» Task description:
Copy these lines exactly and nothing else: from the line holding "sweep(path=path, is_frenet=True)" to the line holding "for node in", both lines included.

» Material:
++++++++++

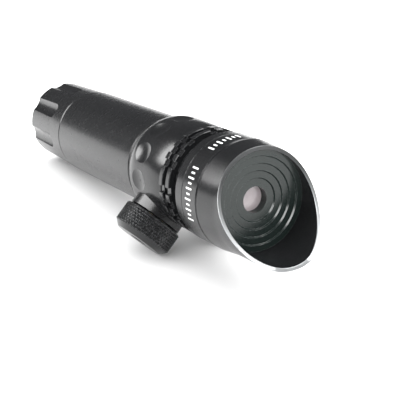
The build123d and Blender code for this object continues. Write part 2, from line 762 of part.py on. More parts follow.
with BuildPart() as tail_cap:
    revolve(
        outline(
            OPTICAL,
            (SEAL_SEAT_R, CAP_FRONT),
            (CAP_R - CAP_EDGE / 2, CAP_FRONT),
            (CAP_R, CAP_FRONT - CAP_EDGE),
            (CAP_BACK_R, CAP_BACK + CAP_ROUND),
            (CAP_BACK_R - CAP_ROUND, CAP_BACK),
            (BUTTON_HOLE_R, CAP_BACK),
            (BUTTON_HOLE_R, CAP_WALL_FRONT),
            (CAP_BORE_R, CAP_WALL_FRONT),
            (CAP_BORE_R, CAP_THREAD_BACK),
            (THREAD_R + RUNNING, CAP_THREAD_BACK),
            (THREAD_R + RUNNING, SEAL_SEAT_BACK),
            (SEAL_SEAT_R, SEAL_SEAT_BACK),
        ),
        axis=SPIN,
    )
    # grip flutes: ball-nosed cuts that run off the back end
    for flute in range(FLUTES):
        clock = FLUTE_CLOCK + 360 / FLUTES * flute
        nose = radial_frame(clock, FLUTE_FRONT_CENTRE).offset(CAP_R + FLUTE_CUTTER_R - FLUTE_DEPTH)
        with BuildSketch(section_of(nose)):
            with BuildLine():
                CenterArc((0, 0), FLUTE_CUTTER_R, -90, 180)
                Line((0, -FLUTE_CUTTER_R), (0, FLUTE_CUTTER_R))
            make_face()
        revolve(axis=spin_of(nose), mode=Mode.SUBTRACT)
        with BuildSketch(Plane(origin=nose.origin, z_dir=-OPTICAL.z_dir)):
            Circle(FLUTE_CUTTER_R)
        extrude(amount=FLUTE_FRONT_CENTRE - CAP_BACK + FLUTE_CUTTER_R, mode=Mode.SUBTRACT)
tail_cap.part.label = "tail_cap"
export_step(tail_cap.part, "parts/tail_cap.step")

with BuildPart() as tail_seal:
    revolve(
        washer(OPTICAL, THREAD_R + RUNNING, SEAL_SEAT_R - FIT, SEAL_SEAT_BACK + RUNNING, CAP_FRONT - RUNNING),
        axis=SPIN,
    )
tail_seal.part.label = "tail_seal"
export_step(tail_seal.part, "parts/tail_seal.step")

# ---------------------------------------------------------------- tail switch
SWITCH_R = CAP_BORE_R - FIT
SWITCH_BACK = -112.2
SWITCH_FRONT = -103.0
SWITCH_NUB_R = 2.0
SWITCH_NUB = 1.4
SWITCH_RETAINER_FRONT = CAP_THREAD_BACK
SWITCH_RETAINER_BORE_R = 6.2
BUTTON_FLANGE_R = 8.0
BUTTON_FLANGE = 1.0
BUTTON_BACK = -118.6
BUTTON_CROWN_R = 1.2
TAIL_SPRING_R = 4.8
TAIL_WIRE_R = 0.5
TAIL_TURNS = 5
TAIL_SPRING_FRONT = BATTERY_FRONT - BATTERY_LENGTH - 0.1

with BuildPart() as switch_body:
    revolve(
        outline(
            OPTICAL,
            (0, SWITCH_FRONT),
            (SWITCH_R, SWITCH_FRONT),
            (SWITCH_R, SWITCH_BACK),
            (SWITCH_NUB_R, SWITCH_BACK),
            (SWITCH_NUB_R, SWITCH_BACK - SWITCH_NUB),
            (0, SWITCH_BACK - SWITCH_NUB),
        ),
        axis=SPIN,
    )
switch_body.part.label = "switch_body"
export_step(switch_body.part, "parts/switch_body.step")

with BuildPart() as switch_retainer:
    revolve(washer(OPTICAL, SWITCH_RETAINER_BORE_R, SWITCH_R, SWITCH_FRONT, SWITCH_RETAINER_FRONT), axis=SPIN)
    with BuildSketch(OPTICAL.offset(SWITCH_RETAINER_FRONT)):
        Rectangle(2 * SWITCH_R, 2 * SPANNER_SLOT)
    extrude(amount=-SPANNER_SLOT, mode=Mode.SUBTRACT)
switch_retainer.part.label = "switch_retainer"
export_step(switch_retainer.part, "parts/switch_retainer.step")

with BuildPart() as tail_spring:
    tail_length = TAIL_SPRING_FRONT - SWITCH_FRONT - 2 * TAIL_WIRE_R - FIT
    path = coil_path(OPTICAL, SWITCH_FRONT + TAIL_WIRE_R + FIT, tail_length, TAIL_TURNS, TAIL_SPRING_R)
    with BuildSketch(Plane(origin=path @ 0, z_dir=path % 0)):
        Circle(TAIL_WIRE_R)
    sweep(path=path, is_frenet=True)
tail_spring.part.label = "tail_spring"
export_step(tail_spring.part, "parts/tail_spring.step")

with BuildPart() as tail_button:
    revolve(
        outline(
            OPTICAL,
            (0, CAP_WALL_FRONT + BUTTON_FLANGE),
            (BUTTON_FLANGE_R, CAP_WALL_FRONT + BUTTON_FLANGE),
            (BUTTON_FLANGE_R, CAP_WALL_FRONT),
            (BUTTON_R, CAP_WALL_FRONT),
            (BUTTON_R, BUTTON_BACK + BUTTON_CROWN_R / 2),
            (BUTTON_R - BUTTON_CROWN_R, BUTTON_BACK),
            (0, BUTTON_BACK),
        ),
        axis=SPIN,
    )
tail_button.part.label = "tail_button"
export_step(tail_button.part, "parts/tail_button.step")
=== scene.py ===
"""Looks of the laser aiming module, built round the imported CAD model.

Every CAD node gets a procedural finish. The hood, the two adjuster wheels and the index marks are
detailed meshes of their own. Shapes are drawn in millimetres in a turning frame, whose z runs along a
turning axis, and become metres in the row frame when their mesh is made.
"""
import json
from math import atan2, cos, hypot, radians, sin, tau

import bpy
from mathutils import Matrix, Vector


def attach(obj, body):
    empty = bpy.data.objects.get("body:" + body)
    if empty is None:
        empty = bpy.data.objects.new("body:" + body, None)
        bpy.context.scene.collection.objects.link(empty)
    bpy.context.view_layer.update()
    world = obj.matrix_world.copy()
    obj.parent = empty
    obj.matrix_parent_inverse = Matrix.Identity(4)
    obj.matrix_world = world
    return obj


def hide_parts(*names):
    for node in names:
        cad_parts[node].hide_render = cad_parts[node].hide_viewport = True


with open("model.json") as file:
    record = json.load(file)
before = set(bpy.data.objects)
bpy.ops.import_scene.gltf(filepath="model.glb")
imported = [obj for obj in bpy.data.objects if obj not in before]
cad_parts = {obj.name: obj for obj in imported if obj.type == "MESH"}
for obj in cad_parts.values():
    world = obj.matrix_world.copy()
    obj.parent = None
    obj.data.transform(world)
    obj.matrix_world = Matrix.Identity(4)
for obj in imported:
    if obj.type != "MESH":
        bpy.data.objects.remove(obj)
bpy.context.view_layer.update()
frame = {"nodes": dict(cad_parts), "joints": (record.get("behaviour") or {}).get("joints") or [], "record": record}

MM = 0.001
SAME = 0.005    # radii or heights that differ by less, in millimetres, belong to one edge of a node
NODES = frame["nodes"]
JOINTS = {joint["name"]: joint for joint in frame["joints"]}


# ---------------------------------------------------------------- turning frames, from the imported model
def turning_frame(origin, axis, side=(1, 0, 0)):
    """Matrix from a turning frame's millimetres to the row frame: z along the axis, x towards side."""
    z = Vector(axis).normalized()
    x = (Vector(side) - z * z.dot(Vector(side))).normalized()
    rotation = Matrix((x, z.cross(x), z)).transposed().to_4x4()
    return Matrix.Translation(origin) @ rotation @ Matrix.Scale(MM, 4)


def node_points(node, turning):
    """A CAD node's vertices as (radius, clock angle, height) about a turning frame."""
    inverse = turning.inverted()
    points = [inverse @ vertex.co for vertex in NODES[node].data.vertices]
    return [(hypot(p.x, p.y), atan2(p.x, p.y), p.z) for p in points]


def span(values):
    """Least and greatest of some values."""
    values = list(values)
    return min(values), max(values)


OPTICAL = turning_frame(JOINTS["windage_tilt"]["pos_m"], JOINTS["button_press"]["axis"])
ADJUSTERS = {
    side: turning_frame(JOINTS[side + "_turn"]["pos_m"], JOINTS[side + "_turn"]["axis"])
    for side in ("windage", "elevation")
}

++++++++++

» Output below:
    sweep(path=path, is_frenet=True)
tail_spring.part.label = "tail_spring"
export_step(tail_spring.part, "parts/tail_spring.step")

with BuildPart() as tail_button:
    revolve(
        outline(
            OPTICAL,
            (0, CAP_WALL_FRONT + BUTTON_FLANGE),
            (BUTTON_FLANGE_R, CAP_WALL_FRONT + BUTTON_FLANGE),
            (BUTTON_FLANGE_R, CAP_WALL_FRONT),
            (BUTTON_R, CAP_WALL_FRONT),
            (BUTTON_R, BUTTON_BACK + BUTTON_CROWN_R / 2),
            (BUTTON_R - BUTTON_CROWN_R, BUTTON_BACK),
            (0, BUTTON_BACK),
        ),
        axis=SPIN,
    )
tail_button.part.label = "tail_button"
export_step(tail_button.part, "parts/tail_button.step")
=== scene.py ===
"""Looks of the laser aiming module, built round the imported CAD model.

Every CAD node gets a procedural finish. The hood, the two adjuster wheels and the index marks are
detailed meshes of their own. Shapes are drawn in millimetres in a turning frame, whose z runs along a
turning axis, and become metres in the row frame when their mesh is made.
"""
import json
from math import atan2, cos, hypot, radians, sin, tau

import bpy
from mathutils import Matrix, Vector


def attach(obj, body):
    empty = bpy.data.objects.get("body:" + body)
    if empty is None:
        empty = bpy.data.objects.new("body:" + body, None)
        bpy.context.scene.collection.objects.link(empty)
    bpy.context.view_layer.update()
    world = obj.matrix_world.copy()
    obj.parent = empty
    obj.matrix_parent_inverse = Matrix.Identity(4)
    obj.matrix_world = world
    return obj


def hide_parts(*names):
    for node in names:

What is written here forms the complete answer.